👤known🕑16y🔼26🗨️26

(Replying to PARENT post)

There's some sensationalism in the editorialising around this piece, but I find it hard to argue with the core of what Gates is saying.

You're not going to be able to sell a piece of software based on the idea that it has less bugs. People expect software to be bug-free. When people buy a new version of a product, people expect new features. I mean, history has proven him completely correct - today, vendors provide free updates in their software to fix bugs and sell new versions with more features.

Secondly, you're always going to have bugs. It's inevitable. What's important is that your software, both in terms of design and testing, is resilient enough to avoid major bugs that a large proportion of people will run into. Historically, Microsoft were good at this - there's a reason they were behind "Writing Solid Code". What remains are bugs which are quirks and corner cases, which are generally less important and are harder to test for. Of course, the situation with security is rather different, as certain quirks and corner cases can have serious unintended repercussions.

👤halo🕑16y🔼0🗨️0

(Replying to PARENT post)

Is there any software company out there that ships products on the scale of Windows and Office and always fixes all known bugs in its code before RTM? If you know a bug will only affect 0.1% of users 0.1% of the time, it doesn't do anything showstopping even then, and fixing it will delay your release, you'd probably decide not to fix it too.

Disclaimer: I am working at MS this summer.
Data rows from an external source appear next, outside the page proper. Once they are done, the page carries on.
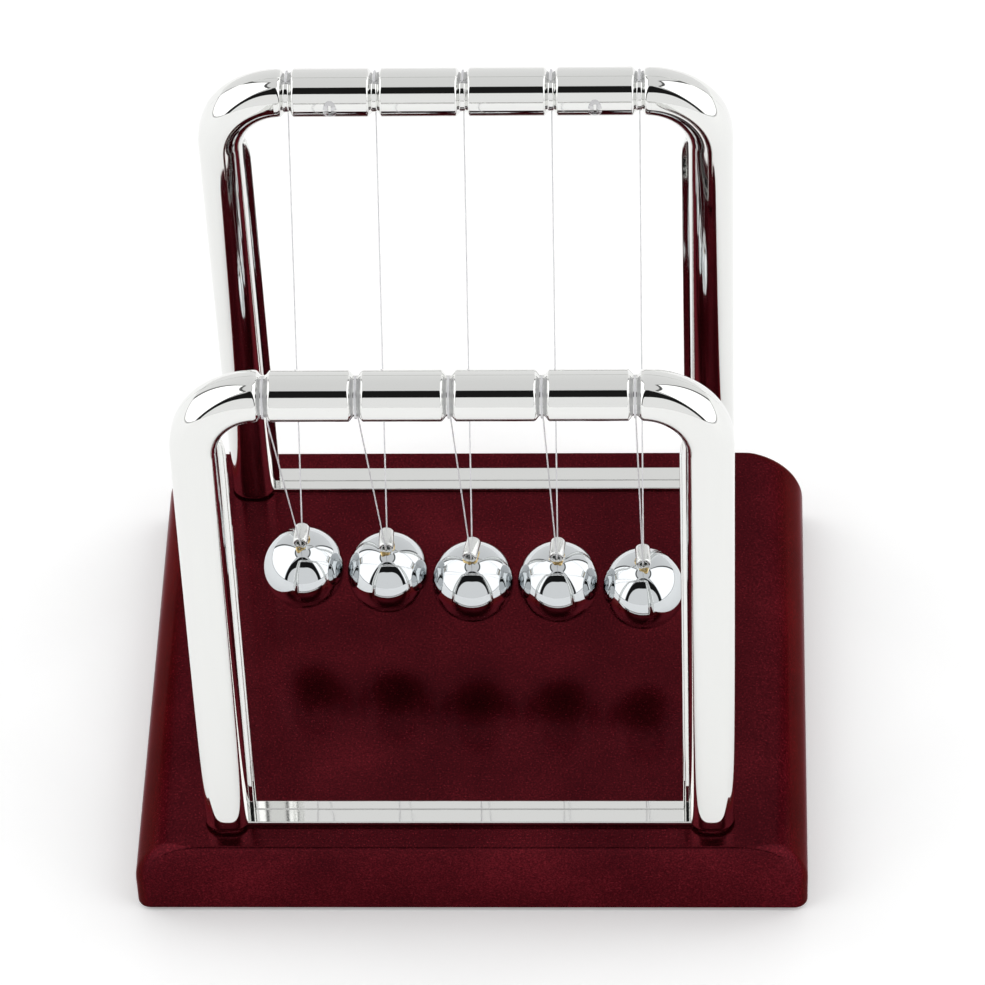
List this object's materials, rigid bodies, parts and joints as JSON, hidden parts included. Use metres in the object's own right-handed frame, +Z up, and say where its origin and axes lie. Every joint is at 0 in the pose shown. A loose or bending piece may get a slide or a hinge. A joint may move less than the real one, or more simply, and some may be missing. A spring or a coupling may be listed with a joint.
{
  "type": "newtons cradle",
  "caption": "Desk toy: a row of steel balls hung on V-shaped lines between two chrome arches on a rounded glossy dark red base",
  "frame": {"origin": "centre of the underside of the base", "axes": "X along the row of balls, Y from the front arch to the rear arch, Z up"},
  "size_m": [0.1288, 0.1048, 0.1324],
  "materials": {
    "base_paint": "dark red metallic gloss",
    "black_plastic": "matt moulded",
    "weight_steel": "plain",
    "foam_pad": "soft matt",
    "screw_steel": "plated",
    "plated_frame": "mirror plating",
    "nylon_line": "clear nylon",
    "ball_steel": "polished",
    "eye_steel": "polished, brazed at its foot"
  },
  "bodies": {
    "stand": {"base_shell": "base_paint", "base_cover": "black_plastic", "base_weight": "weight_steel", "base_pad": "foam_pad", "cover_screws": "screw_steel", "foot_screws": "screw_steel", "front_frame_outer": "plated_frame", "front_frame_inner": "plated_frame", "rear_frame_outer": "plated_frame", "rear_frame_inner": "plated_frame", "front_bar_screws": "screw_steel", "rear_bar_screws": "screw_steel", "front_line_ends": "nylon_line", "rear_line_ends": "nylon_line"},
    "pendulum_1": {"ball_1": "ball_steel", "line_eye_1": "eye_steel", "line_1": "nylon_line"},
    "pendulum_2": {"ball_2": "ball_steel", "line_eye_2": "eye_steel", "line_2": "nylon_line"},
    "pendulum_3": {"ball_3": "ball_steel", "line_eye_3": "eye_steel", "line_3": "nylon_line"},
    "pendulum_4": {"ball_4": "ball_steel", "line_eye_4": "eye_steel", "line_4": "nylon_line"},
    "pendulum_5": {"ball_5": "ball_steel", "line_eye_5": "eye_steel", "line_5": "nylon_line"}
  },
  "joints": [
    {"name": "swing_1", "type": "hinge", "parent": "stand", "child": "pendulum_1", "pos_m": [-0.033, 0, 0.1234], "axis": [0, -1, 0], "range_deg": [-45, 0.18]},
    {"name": "swing_2", "type": "hinge", "parent": "stand", "child": "pendulum_2", "pos_m": [-0.0165, 0, 0.1234], "axis": [0, -1, 0], "range_deg": [-0.18, 0.18]},
    {"name": "swing_3", "type": "hinge", "parent": "stand", "child": "pendulum_3", "pos_m": [0, 0, 0.1234], "axis": [0, -1, 0], "range_deg": [-0.18, 0.18]},
    {"name": "swing_4", "type": "hinge", "parent": "stand", "child": "pendulum_4", "pos_m": [0.0165, 0, 0.1234], "axis": [0, -1, 0], "range_deg": [-0.18, 0.18]},
    {"name": "swing_5", "type": "hinge", "parent": "stand", "child": "pendulum_5", "pos_m": [0.033, 0, 0.1234], "axis": [0, -1, 0], "range_deg": [-0.18, 45]}
  ]
}
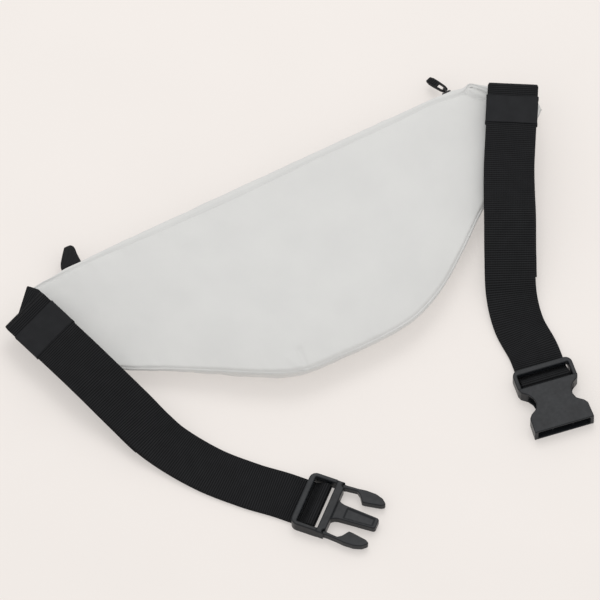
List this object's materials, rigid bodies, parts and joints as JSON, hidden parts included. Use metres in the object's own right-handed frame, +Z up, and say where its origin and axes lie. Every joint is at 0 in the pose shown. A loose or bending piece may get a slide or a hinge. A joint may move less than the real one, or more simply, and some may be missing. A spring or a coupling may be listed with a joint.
{
  "type": "waist pack",
  "caption": "Half-moon zipped waist pack lying back panel up, with two adjustable webbing straps, elastic keepers and an open side-release buckle",
  "frame": {"origin": "middle of the bottom of the whole pack's bounding box, on the surface that it lies on", "axes": "+X along the zip towards the closed end of the slider, +Y towards the zip edge of the bag, +Z up through the back panel"},
  "size_m": [0.4546, 0.3348, 0.0336],
  "materials": {
    "shell_fabric": "matte coated woven polyester",
    "lining_fabric": "plain woven lining",
    "foam": "soft closed-cell foam",
    "webbing": "ribbed woven webbing",
    "elastic": "finely woven elastic",
    "buckle_plastic": "satin moulded acetal",
    "zip_tape": "woven zip tape",
    "zip_coil": "nylon coil",
    "zip_metal": "black lacquered",
    "pull_rubber": "matte moulded",
    "tab_fabric": "folded ribbon",
    "thread": "polyester thread"
  },
  "bodies": {
    "bag": {"back_panel": "shell_fabric", "front_panel": "shell_fabric", "bottom_gusset": "shell_fabric", "top_gusset_back": "shell_fabric", "top_gusset_front": "shell_fabric", "back_foam_pad": "foam", "back_lining": "lining_fabric", "front_lining": "lining_fabric", "zip_coil_back": "zip_coil", "zip_coil_front": "zip_coil", "zip_tape_back": "zip_tape", "zip_tape_front": "zip_tape", "zip_bottom_stop": "zip_metal", "zip_end_tab": "tab_fabric", "left_webbing_anchor": "webbing", "right_webbing_anchor": "webbing", "left_anchor_stitches": "thread", "right_anchor_stitches": "thread"},
    "zip_slider": {"zip_slider": "zip_metal", "zip_slider_bridge": "zip_metal", "zip_pull_link": "zip_metal"},
    "zip_pull": {"zip_pull_loop": "pull_rubber", "zip_pull_grip_ribs": "pull_rubber"},
    "left_strap": {"left_strap": "webbing"},
    "left_keeper": {"left_keeper": "elastic"},
    "right_strap": {"right_strap": "webbing"},
    "right_keeper": {"right_keeper": "elastic"},
    "male_buckle": {"male_buckle_body": "buckle_plastic"},
    "latch_left": {"male_latch_arm_left": "buckle_plastic"},
    "latch_right": {"male_latch_arm_right": "buckle_plastic"},
    "female_buckle": {"female_buckle_body": "buckle_plastic"}
  },
  "joints": [
    {"name": "zip_slide", "type": "slide", "parent": "bag", "child": "zip_slider", "axis": [1, 0, 0], "range_m": [-0.29, 0]},
    {"name": "pull_swing", "type": "hinge", "parent": "zip_slider", "child": "zip_pull", "pos_m": [0.16542, 0.1518, 0.01114], "axis": [0, 0.2079, 0.9781], "range_deg": [-100, 60]},
    {"name": "left_strap_lift", "type": "hinge", "parent": "bag", "child": "left_strap", "pos_m": [-0.20918, 0.123, 0.02392], "axis": [-0.9287, -0.2479, -0.2756], "range_deg": [0, 120]},
    {"name": "right_strap_lift", "type": "hinge", "parent": "bag", "child": "right_strap", "pos_m": [0.20974, 0.12299, 0.024], "axis": [-0.8561, 0.5167, 0], "range_deg": [0, 120]},
    {"name": "left_keeper_slide", "type": "slide", "parent": "left_strap", "child": "left_keeper", "axis": [0.2579, -0.9662, 0], "range_m": [0, 0.02]},
    {"name": "right_keeper_slide", "type": "slide", "parent": "right_strap", "child": "right_keeper", "axis": [-0.5167, -0.8561, 0], "range_m": [0, 0.02]},
    {"name": "male_buckle_tilt", "type": "hinge", "parent": "left_strap", "child": "male_buckle", "pos_m": [-0.08825, -0.12003, 0.00465], "axis": [0.7597, 0.6503, 0], "range_deg": [0, 25]},
    {"name": "female_buckle_tilt", "type": "hinge", "parent": "right_strap", "child": "female_buckle", "pos_m": [0.11328, -0.10504, 0.00465], "axis": [0.9855, -0.17, 0], "range_deg": [0, 25]},
    {"name": "latch_left_squeeze", "type": "hinge", "parent": "male_buckle", "child": "latch_left", "pos_m": [-0.06389, -0.11589, 0.00475], "axis": [0, 0, 1], "range_deg": [-8, 0], "stiffness_Nm_per_rad": 0.05},
    {"name": "latch_right_squeeze", "type": "hinge", "parent": "male_buckle", "child": "latch_right", "pos_m": [-0.0961, -0.14346, 0.00475], "axis": [0, 0, 1], "range_deg": [0, 8], "stiffness_Nm_per_rad": 0.05}
  ]
}
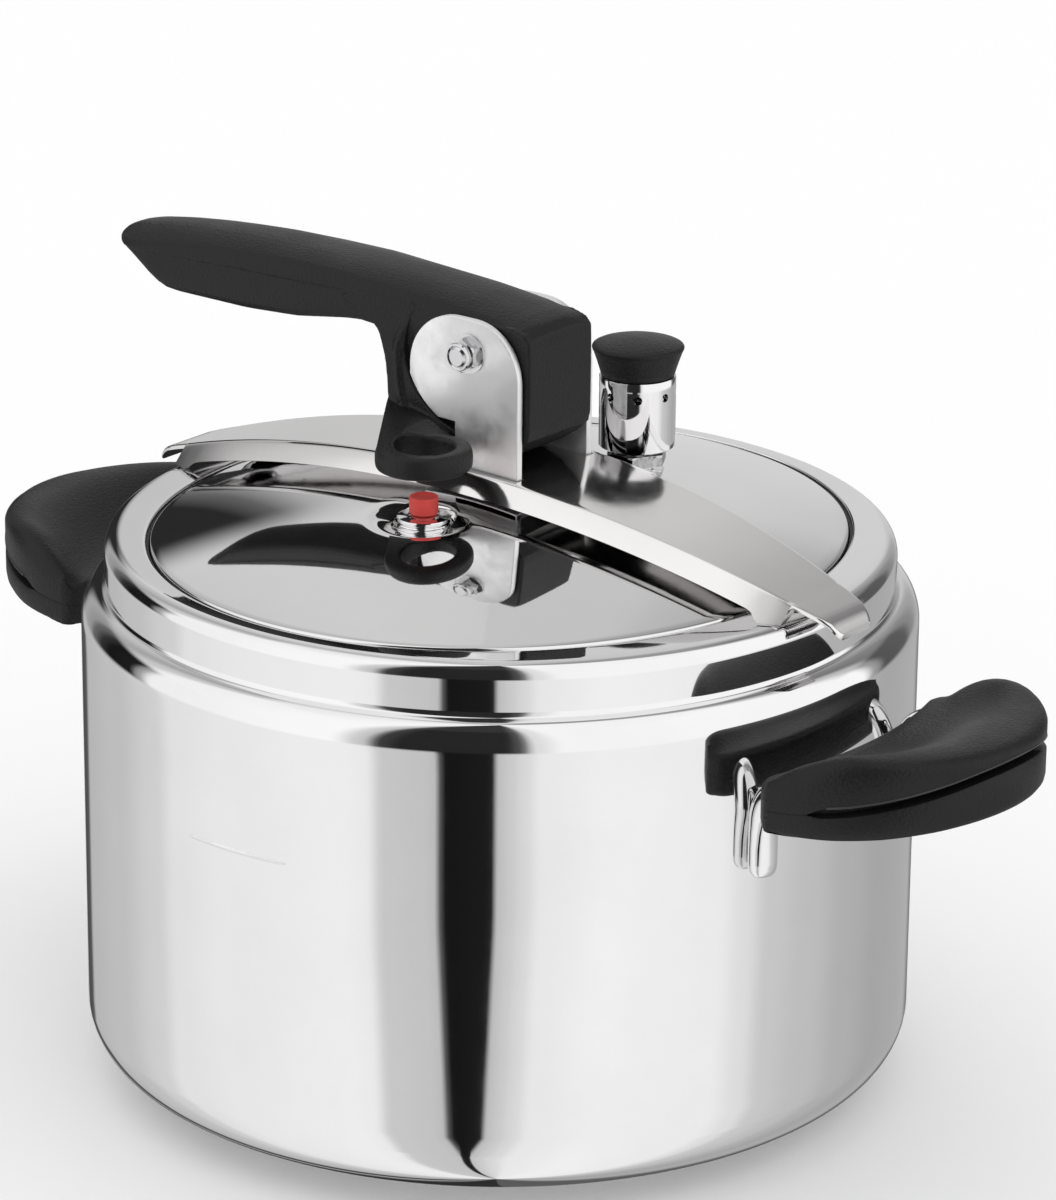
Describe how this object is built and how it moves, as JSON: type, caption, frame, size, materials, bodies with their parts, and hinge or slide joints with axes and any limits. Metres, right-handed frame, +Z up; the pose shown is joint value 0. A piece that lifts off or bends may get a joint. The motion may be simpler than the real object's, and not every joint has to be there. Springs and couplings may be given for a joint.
{
  "type": "stove-top pressure cooker",
  "caption": "Stove-top stainless pressure cooker: an oval lid is pulled up against the inside of the pot's mouth by a cam lever standing on a spring bar.",
  "frame": {"origin": "centre of the base, on the surface the pot stands on", "axes": "+Z up; X along the spring bar and through both side grips, the lever's free end towards -X; the red pin is on the -Y side and the operating valve on the +Y side"},
  "size_m": [0.3244, 0.2188, 0.2134],
  "materials": {
    "polished_steel": "mirror polished stainless steel",
    "machined_steel": "turned and plated steel",
    "base_aluminium": "matte, sealed inside the base cap",
    "bearing_metal": "turned",
    "black_plastic": "fine grained, semi-matte",
    "red_plastic": "matte coral red",
    "grey_rubber": "matte moulded rubber"
  },
  "bodies": {
    "pot": {"pot_body": "polished_steel", "base_core": "base_aluminium", "base_cap": "polished_steel", "bail_right": "polished_steel", "bail_left": "polished_steel", "grip_upper_right": "black_plastic", "grip_lower_right": "black_plastic", "grip_upper_left": "black_plastic", "grip_lower_left": "black_plastic", "grip_screws_right": "machined_steel", "grip_screws_left": "machined_steel", "spring_bar": "polished_steel"},
    "lid": {"lid": "polished_steel", "lid_gasket": "grey_rubber", "stirrup": "polished_steel", "stirrup_bolt": "machined_steel", "stirrup_seal": "grey_rubber", "stirrup_nut": "machined_steel", "pivot_bolt": "machined_steel", "pivot_washers": "machined_steel", "pivot_nut": "machined_steel", "pin_seat": "machined_steel", "pin_seal": "grey_rubber", "pin_nut": "machined_steel", "valve_seat": "machined_steel", "valve_seal": "grey_rubber", "valve_nut": "machined_steel"},
    "lever": {"lever_body": "black_plastic", "lever_bush": "bearing_metal"},
    "pin": {"pin_stem": "polished_steel", "pin_cap": "red_plastic", "pin_ring": "grey_rubber"},
    "valve": {"valve_sleeve": "polished_steel", "valve_knob": "black_plastic", "valve_needle": "polished_steel", "valve_spring": "polished_steel"}
  },
  "joints": [
    {"name": "lid_drop", "type": "slide", "parent": "pot", "child": "lid", "axis": [0, 0, -1], "range_m": [0, 0.0104]},
    {"name": "lever_raise", "type": "hinge", "parent": "lid", "child": "lever", "pos_m": [0.0016, 0, 0.1984], "axis": [0, 1, 0], "range_deg": [0, 85]},
    {"name": "pin_rise", "type": "slide", "parent": "lid", "child": "pin", "axis": [0, 0, 1], "range_m": [0, 0.0095]},
    {"name": "valve_lift", "type": "slide", "parent": "lid", "child": "valve", "axis": [0, 0, 1], "range_m": [0, 0.004]}
  ],
  "couplings": [
    {"joint": "lid_drop", "follows": "lever_raise", "m_per_rad": 0.0070102}
  ]
}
But I would have said the same thing months ago.

👤endtime🕑16y🔼0🗨️0

(Replying to PARENT post)

This shouldn't come as a surprise to anybody. Any nontrivial product has a bug database with hundreds of known bugs per module/component. Most are not worth fixing because regression testing is so expensive. And the expectation of end users is really low, people expect software to be lousy.

People even except phones to crash nowadays. In a Palm Pre review I read the other day they praised the Pre's stability: it "only" crashed 4 times during testing, and it was because "we were running a lot of apps at the same time".

Expectations matter.

👤gizmo🕑16y🔼0🗨️0

(Replying to PARENT post)

Is this actually real? I couldn't find anything on the Focus Magazine website.
👤wyday🕑16y🔼0🗨️0

(Replying to PARENT post)

He has a point though. I think if they said "you have to buy the next version to get the bug fixes", customers would be quite upset. Some companies do that, but really, these days I would expect to get bug fixes for free.
👤Tichy🕑16y🔼0🗨️0

(Replying to PARENT post)

Bill Gates just owned the guy ! Amazing ... the interviewer tried to push the guy but he knows exactly what to do.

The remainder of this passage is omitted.